Enterprise service stacks rarely fail because they lack software. They fail because every system owns a fragment of the customer’s state. CRM knows the account. The appointment tool knows the slot. The queue system knows the room. The contact center knows the conversation. The core system knows eligibility or case status.

Service orchestration should not replace all of those systems. Its job is to create a live operational state across them: where the customer is in the journey, what needs to happen next, what capacity exists, what rules apply, and which system should receive the next event.

That makes integration architecture central. The platform needs APIs, webhooks, event streams, identity boundaries, data minimization, and observability from the beginning.

Integration is the product experience

In enterprise service, the customer does not care which system owns which record. They care whether the organization behaves as one organization. If the contact center booked the appointment, the branch should know why. If the CRM identifies the customer as priority, the arrival flow should respect it. If a core system says eligibility failed, the reminder should prevent a wasted visit.

This is why integration cannot be treated as a late implementation detail. The service experience is produced by the movement of state across systems. When that movement is slow, opaque, or manual, the customer feels it as repetition, delay, and uncertainty.

Do not build a shadow system of record

A service orchestration layer should not become a second CRM, a second case system, or a second identity store. Its role is to coordinate operational state: what the customer is trying to do, where they are in the flow, what rules apply, what capacity exists, what event should happen next, and which system must be notified.

For CIOs, this distinction matters. It keeps the architecture composable and governable. The orchestration layer can hold the service journey state while CRM remains the customer relationship record, core systems remain authoritative for eligibility or account status, and IAM remains authoritative for identity and access.

The integration pattern

The practical pattern is API-first and event-driven. APIs support controlled reads and commands. Webhooks and events publish state changes. Role-based access limits who can see and change service data. Observability shows where events failed. Reconciliation catches drift. Manual fallback protects service continuity when an upstream system is unavailable.

For business leaders, the result is less repeat explanation and faster recovery. For technology leaders, the result is a platform that can be introduced alongside existing systems rather than forcing an all-at-once replacement.
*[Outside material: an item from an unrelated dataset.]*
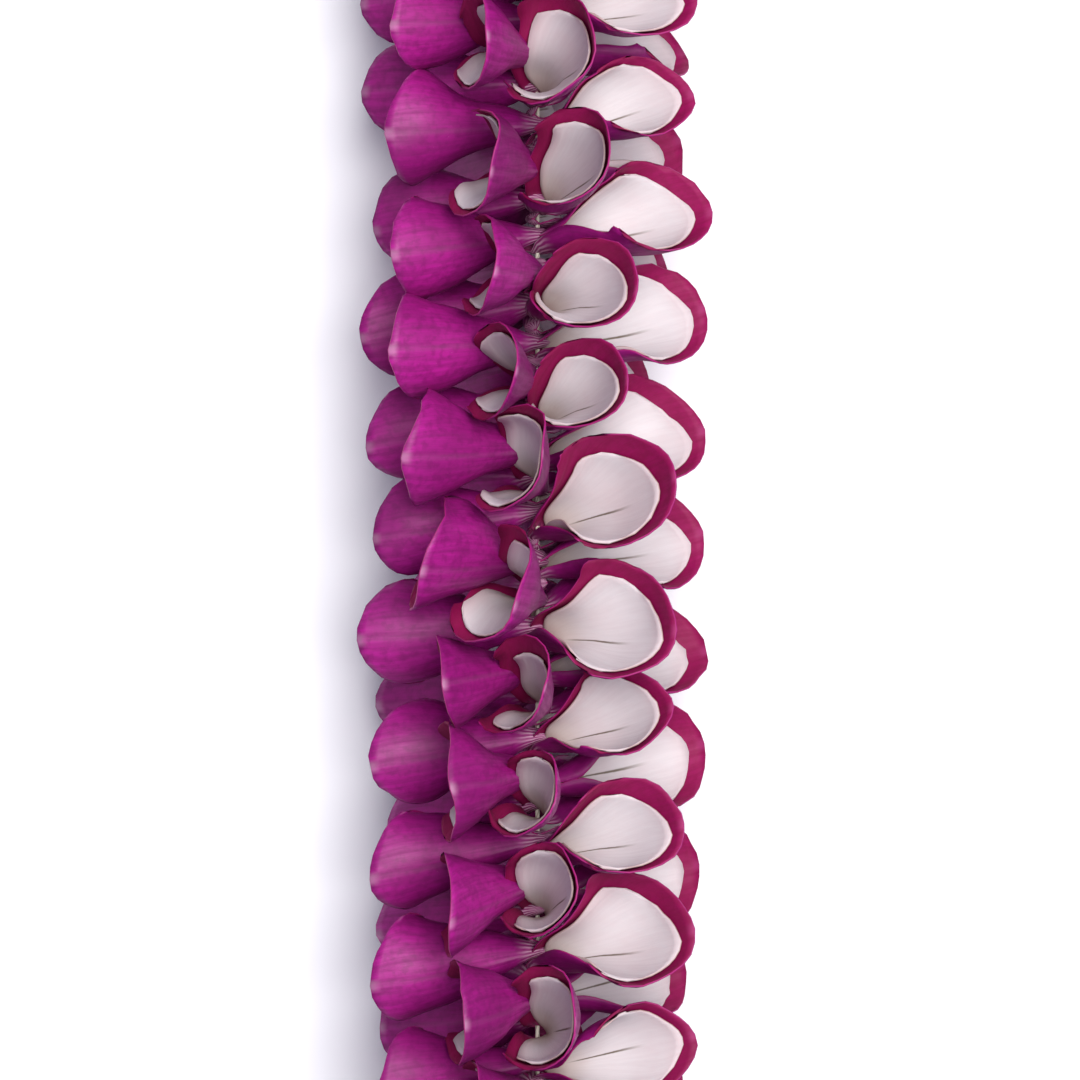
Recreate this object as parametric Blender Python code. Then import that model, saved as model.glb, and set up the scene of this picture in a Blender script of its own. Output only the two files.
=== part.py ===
"""Fresh flower lei: a closed loop of nested petal pairs threaded on one string.

Each pair is a folded magenta orchid petal with a white petal nested in its hollow. The pairs are threaded
through their claws one after another, each turned by the same angle from the last, so that eight slowly
twisting columns of petals stand out all round the string. The string's ends meet in a knot. The lei lies
on a flat surface as a loop with two straight sides, and the petals under it are pressed flat.

Metres, +Z up. The origin is at the centre of the loop, on the surface that the lei lies on.
"""

import math

import bmesh
import bpy
from mathutils import Vector

# Driving dimensions, in metres
PAIRS = 377
PAIR_STEP = 0.0027  # along the string, from one claw to the next
LAPS = 142  # whole turns that the pairs make round the string on their way round the loop
PAIRS_PER_ROUND = 8
FIRST_AZIMUTH = math.radians(310.5)
KNOT_GAP = 0.005  # bare string at the knot
BEND_RADIUS = 0.080  # of the string, round each end of the loop

CLAW_RADIUS = 0.0040  # outside of the bunched claws
BORE_RADIUS = 0.0022
ROUND_GAP = 0.0003
STRING_RADIUS = 0.0005
KNOT_RADIUS = 0.0016
TAIL_LENGTH = 0.011
TAIL_RADIUS = 0.0004
TAIL_SPREAD = math.radians(9)

PRESS_START = 0.028  # the petals press flat from here down, below the string
PRESS_DEPTH = 0.003

# A pair's cross-sections, each corner as (out from the string, along it, towards the pair's front).
# The claws are one up to the waist, and the magenta and the white blade part there.
WAIST = {
    "edge": (0.0125, 0.0052, 0.0015),
    "flank": (0.0120, 0.0030, -0.0022),
    "keel": (0.0120, 0.0, -0.0036),
    "fold": (0.0120, 0.0, -0.0024),
    "hollow": (0.0125, 0.0, -0.0010),
}
MAGENTA_MOUTH = {
    "edge": (0.0275, 0.0102, 0.0035),
    "flank": (0.0318, 0.0062, -0.0048),
    "keel": (0.0330, 0.0, -0.0088),
    "fold": (0.0322, 0.0, -0.0076),
}
WHITE_MOUTH = {
    "edge": (0.0250, 0.0085, 0.0042),
    "fold": (0.0295, 0.0, -0.0060),
    "hollow": (0.0290, 0.0, -0.0044),
}
BOTH = (("edge", -1), ("flank", -1), ("keel", 0), ("flank", 1), ("edge", 1), ("hollow", 0))
MAGENTA = (("edge", -1), ("flank", -1), ("keel", 0), ("flank", 1), ("edge", 1), ("fold", 0))
WHITE = (("edge", -1), ("fold", 0), ("edge", 1), ("hollow", 0))

COLUMNS = 8
COLUMN_ANGLE = 2 * math.pi / COLUMNS
COLUMNS_PER_STEP = 3  # each pair goes three columns round from the last
LOOP_LENGTH = PAIRS * PAIR_STEP + KNOT_GAP
STRAIGHT = LOOP_LENGTH / 2 - math.pi * BEND_RADIUS
TURN_PER_PAIR = 2 * math.pi * LAPS / PAIRS
DRIFT = (TURN_PER_PAIR * PAIRS_PER_ROUND) % (2 * math.pi) / (PAIRS_PER_ROUND * PAIR_STEP)
STRING_POINTS = 66


def clear_scene():
    for obj in list(bpy.data.objects):
        bpy.data.objects.remove(obj, do_unlink=True)


def make_material(name, color, roughness):
    material = bpy.data.materials.new(name)
    material.use_nodes = True
    shader = material.node_tree.nodes["Principled BSDF"]
    shader.inputs["Base Color"].default_value = (*color, 1)
    shader.inputs["Roughness"].default_value = roughness
    shader.inputs["Metallic"].default_value = 0
    return material


def string_at(along):
    """(point, direction across the string towards the loop's centre, bend radius or None)."""
    quarter = math.pi * BEND_RADIUS / 2
    along %= LOOP_LENGTH
    if along < quarter:
        angle, middle = -math.pi / 2 - along / BEND_RADIUS, -STRAIGHT / 2
    elif along < quarter + STRAIGHT:
        return Vector((-BEND_RADIUS, along - quarter - STRAIGHT / 2, 0)), Vector((1, 0, 0)), None
    elif along < 3 * quarter + STRAIGHT:
        angle, middle = math.pi - (along - quarter - STRAIGHT) / BEND_RADIUS, STRAIGHT / 2
    elif along < 3 * quarter + 2 * STRAIGHT:
        down = along - 3 * quarter - STRAIGHT
        return Vector((BEND_RADIUS, STRAIGHT / 2 - down, 0)), Vector((-1, 0, 0)), None
    else:
        angle, middle = -(along - 3 * quarter - 2 * STRAIGHT) / BEND_RADIUS, -STRAIGHT / 2
    outward = Vector((math.cos(angle), math.sin(angle), 0))
    return Vector((0, middle, 0)) + BEND_RADIUS * outward, -outward, BEND_RADIUS


def pressed(height):
    """The height of a point once the surface below has pressed it up."""
    drop = -height - PRESS_START
    return height if drop <= 0 else -PRESS_START - PRESS_DEPTH * math.tanh(drop / PRESS_DEPTH)


def place(across, up, along, reach=0.0):
    """A point beside the string, drifted round with its column, in world space.

    reach is how far along the string it stands from its own claw. On the outside of a bend the pairs
    keep their width and fan apart; on the inside they are squeezed together.
    """
    turn = FIRST_AZIMUTH - DRIFT * (along + reach)
    across, up = (
        across * math.cos(turn) + up * math.sin(turn),
        up * math.cos(turn) - across * math.sin(turn),
    )
    bend = string_at(along)[2]
    if bend:
        reach /= max(1.0, 1 - across / bend)
    point, inward, _ = string_at(along + reach)
    return point + across * inward + Vector((0, 0, pressed(up)))


def pair_along(index):
    return KNOT_GAP / 2 + (index + 0.5) * PAIR_STEP


def column_of(index):
    return -COLUMNS_PER_STEP * index % COLUMNS


def section(bm, cut, corners, column, along):
    """The corners of one cross-section of a pair, by name and side."""
    azimuth = column * COLUMN_ANGLE
    made = {}
    for name, side in corners:
        out, reach, front = cut[name]
        across = out * math.sin(azimuth) - front * math.cos(azimuth)
        up = out * math.cos(azimuth) + front * math.sin(azimuth)
        made[name, side] = bm.verts.new(place(across, up, along, side * reach))
    return made


def ring(made, corners):
    return [made[corner] for corner in corners]


def blade(bm, waist, cut, corners, column, along):
    mouth = ring(section(bm, cut, corners, column, along), corners)
    loft(bm, ring(waist, corners), mouth)
    bm.faces.new(mouth)


def loft(bm, lower, upper):
    for k in range(len(lower)):
        j = (k + 1) % len(lower)
        bm.faces.new((lower[k], lower[j], upper[j], upper[k]))


def sleeve_ring(bm, radius, along):
    """Corners between the columns. Corner k is the front corner of column k."""
    corners = []
    for k in range(COLUMNS):
        azimuth = (k - 0.5) * COLUMN_ANGLE
        across, up = radius * math.sin(azimuth), radius * math.cos(azimuth)
        corners.append(bm.verts.new(place(across, up, along)))
    return corners


def petal_round(first, count):
    """Pairs first, first + 1, ... as one solid: their bunched claws round the string, and their blades."""
    bm = bmesh.new()
    start = KNOT_GAP / 2 + first * PAIR_STEP + ROUND_GAP / 2
    end = start + count * PAIR_STEP - ROUND_GAP
    low, middle, high = (sleeve_ring(bm, CLAW_RADIUS, s) for s in (start, (start + end) / 2, end))
    bore_low, bore_high = (sleeve_ring(bm, BORE_RADIUS, s) for s in (start, end))
    loft(bm, bore_low, bore_high)
    loft(bm, bore_low, low)
    loft(bm, bore_high, high)
    pair_in = {column_of(i): i for i in range(first, first + count)}
    for column in range(COLUMNS):
        k = (column + 1) % COLUMNS
        claw = (low[column], low[k], middle[k], high[k], high[column], middle[column])
        if column not in pair_in:
            bm.faces.new(claw)
            continue
        along = pair_along(pair_in[column])
        waist = section(bm, WAIST, (*BOTH, ("fold", 0)), column, along)
        loft(bm, claw, ring(waist, BOTH))
        blade(bm, waist, MAGENTA_MOUTH, MAGENTA, column, along)
        blade(bm, waist, WHITE_MOUTH, WHITE, column, along)
    bmesh.ops.recalc_face_normals(bm, faces=bm.faces)
    bmesh.ops.triangulate(bm, faces=bm.faces)
    return bm


def add_object(name, bm, material, collection):
    mesh = bpy.data.meshes.new(name)
    bm.to_mesh(mesh)
    bm.free()
    mesh.materials.append(material)
    obj = bpy.data.objects.new(name, mesh)
    collection.objects.link(obj)
    return obj


def petal_rounds(material, collection):
    rounds = PAIRS // PAIRS_PER_ROUND
    for k in range(rounds):
        bm = petal_round(k * PAIRS_PER_ROUND, PAIRS_PER_ROUND)
        add_object(f"petal_round_{k + 1:02d}", bm, material, collection)
    left_over = PAIRS - rounds * PAIRS_PER_ROUND
    bm = petal_round(rounds * PAIRS_PER_ROUND, left_over)
    add_object("petal_pair_last", bm, material, collection)


def tube(name, points, radius, material, collection):
    curve = bpy.data.curves.new(name, "CURVE")
    curve.dimensions = "3D"
    curve.bevel_depth = radius
    curve.bevel_resolution = 1
    curve.use_fill_caps = True
    spline = curve.splines.new("POLY")
    spline.points.add(len(points) - 1)
    for control, point in zip(spline.points, points, strict=True):
        control.co = (*point, 1)
    curve.materials.append(material)
    obj = bpy.data.objects.new(name, curve)
    collection.objects.link(obj)
    return obj


def string(material, collection):
    """From one side of the knot, round the loop through every claw, to the knot's other side."""
    ends = KNOT_RADIUS + ROUND_GAP
    run = LOOP_LENGTH - 2 * ends
    points = [place(0, 0, ends + run * k / (STRING_POINTS - 1)) for k in range(STRING_POINTS)]
    return tube("string", points, STRING_RADIUS, material, collection)


def tail(side):
    """A closed tube from inside the knot out between two columns of petals."""
    azimuth = (0.5 + COLUMNS // 2) * COLUMN_ANGLE + side * TAIL_SPREAD
    bm = bmesh.new()
    bmesh.ops.create_cone(
        bm, cap_ends=True, segments=6, radius1=TAIL_RADIUS, radius2=TAIL_RADIUS, depth=TAIL_LENGTH
    )
    inner = place(0, 0, 0)
    outer = place(TAIL_LENGTH * math.sin(azimuth), TAIL_LENGTH * math.cos(azimuth), 0)
    turn = (outer - inner).to_track_quat("Z", "Y").to_matrix().to_4x4()
    turn.translation = (inner + outer) / 2
    bmesh.ops.transform(bm, matrix=turn, verts=bm.verts)
    return bm


def join_with_boolean(obj, cutter):
    modifier = obj.modifiers.new("joined", "BOOLEAN")
    modifier.operation = "UNION"
    modifier.object = cutter
    cutter.hide_render = True
    cutter.display_type = "WIRE"


def knot(material, collection, helpers):
    bm = bmesh.new()
    bmesh.ops.create_uvsphere(bm, u_segments=10, v_segments=6, radius=KNOT_RADIUS)
    bmesh.ops.translate(bm, verts=bm.verts, vec=place(0, 0, 0))
    obj = add_object("knot", bm, material, collection)
    for k, side in enumerate((-1, 1)):
        join_with_boolean(obj, add_object(f"knot_tail_{k + 1}", tail(side), material, helpers))
    return obj


def settle(collections):
    """Lift the lei onto the surface and centre it over the origin."""
    bpy.context.view_layer.update()
    low, high = Vector((1, 1, 1)), Vector((-1, -1, -1))
    for obj in collections[0].objects:
        for corner in obj.bound_box:
            for axis in range(3):
                low[axis] = min(low[axis], corner[axis])
                high[axis] = max(high[axis], corner[axis])
    shift = Vector((-(low.x + high.x) / 2, -(low.y + high.y) / 2, -low.z))
    for collection in collections:
        for obj in collection.objects:
            obj.location = shift


clear_scene()
lei = bpy.data.collections.new("flower_lei")
helpers = bpy.data.collections.new("helpers")
for group in (lei, helpers):
    bpy.context.scene.collection.children.link(group)
petal = make_material("petal", (0.45, 0.02, 0.30), 0.42)
cotton = make_material("string", (0.85, 0.83, 0.78), 0.80)
petal_rounds(petal, lei)
string(cotton, lei)
knot(cotton, lei, helpers)
settle((lei, helpers))
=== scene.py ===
"""Fresh flower lei: magenta orchid petals, a white one nested in each, threaded on a knotted string."""

import math

import bpy
import numpy as np
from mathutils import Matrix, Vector
from mathutils.bvhtree import BVHTree


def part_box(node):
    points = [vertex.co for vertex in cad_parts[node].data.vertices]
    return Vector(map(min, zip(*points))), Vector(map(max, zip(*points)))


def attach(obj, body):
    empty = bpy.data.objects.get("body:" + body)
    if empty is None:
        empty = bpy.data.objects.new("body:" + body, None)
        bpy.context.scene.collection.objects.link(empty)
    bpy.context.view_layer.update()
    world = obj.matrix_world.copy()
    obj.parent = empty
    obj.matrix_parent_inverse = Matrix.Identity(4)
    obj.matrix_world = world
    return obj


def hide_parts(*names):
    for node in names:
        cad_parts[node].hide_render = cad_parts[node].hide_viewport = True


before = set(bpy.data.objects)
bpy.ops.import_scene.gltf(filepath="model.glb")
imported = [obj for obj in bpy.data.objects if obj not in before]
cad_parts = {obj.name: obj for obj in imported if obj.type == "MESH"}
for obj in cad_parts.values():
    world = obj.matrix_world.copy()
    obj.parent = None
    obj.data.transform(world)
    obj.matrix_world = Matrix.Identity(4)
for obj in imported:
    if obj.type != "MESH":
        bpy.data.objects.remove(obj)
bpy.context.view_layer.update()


# ---- The string
# One cotton thread runs through every claw and round the whole lei. Its course is that of the solid
# string: two straight sides, and a half circle at each end.
string_low, string_high = (np.array(corner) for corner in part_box("string"))
string_width = string_high[2] - string_low[2]
string_height = (string_high[2] + string_low[2]) / 2
bend_radius = (string_high[0] - string_low[0] - string_width) / 2
loop_centre = np.array(((string_low[0] + string_high[0]) / 2, (string_low[1] + string_high[1]) / 2))
straight = string_high[1] - string_low[1] - string_width - 2 * bend_radius
loop_length = 2 * (straight + math.pi * bend_radius)
quarter = math.pi * bend_radius / 2


def string_course(along):
    """Points of the string, directions across it towards the loop's middle, and which are on a bend."""
    along = np.mod(along, loop_length)
    ends = (quarter, quarter + straight, 3 * quarter + straight, 3 * quarter + 2 * straight)
    stretch = np.searchsorted(ends, along, side="right")
    start = np.array((0.0, *ends))[stretch]
    swept = (along - start) / bend_radius
    angle = np.choose(stretch, (-math.pi / 2 - swept, math.pi, math.pi - swept, 0, -swept))
    outward = np.stack((np.cos(angle), np.sin(angle)), axis=-1)
    run = np.choose(
        stretch,
        (
            -straight / 2,
            along - start - straight / 2,
            straight / 2,
            straight / 2 - along + start,
            -straight / 2,
        ),
    )
    point = bend_radius * outward + loop_centre
    point[..., 1] += run
    return point, -outward, np.isin(stretch, (0, 2, 4))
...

The CIO-friendly architecture test
  • Do not make orchestration a shadow CRM.
  • Use events to synchronize journey state and actions.
  • Keep sensitive data ownership where the enterprise requires it.
  • Service state should be explicit, portable, and observable across the stack.
  • The best integration roadmap starts with the events that reduce customer repetition and failed arrivals.

Manager playbook

  1. Map which system owns customer identity, eligibility, appointment, case, and interaction history.
  2. Define the minimum service-state events needed for orchestration.
  3. Use webhooks for operational events and APIs for controlled reads and commands.
  4. Design failure handling: retries, manual fallback, reconciliation, and audit.
  5. Define canonical service-state events before choosing individual connectors.
  6. Design manual fallback and reconciliation as part of the first release, not the emergency plan.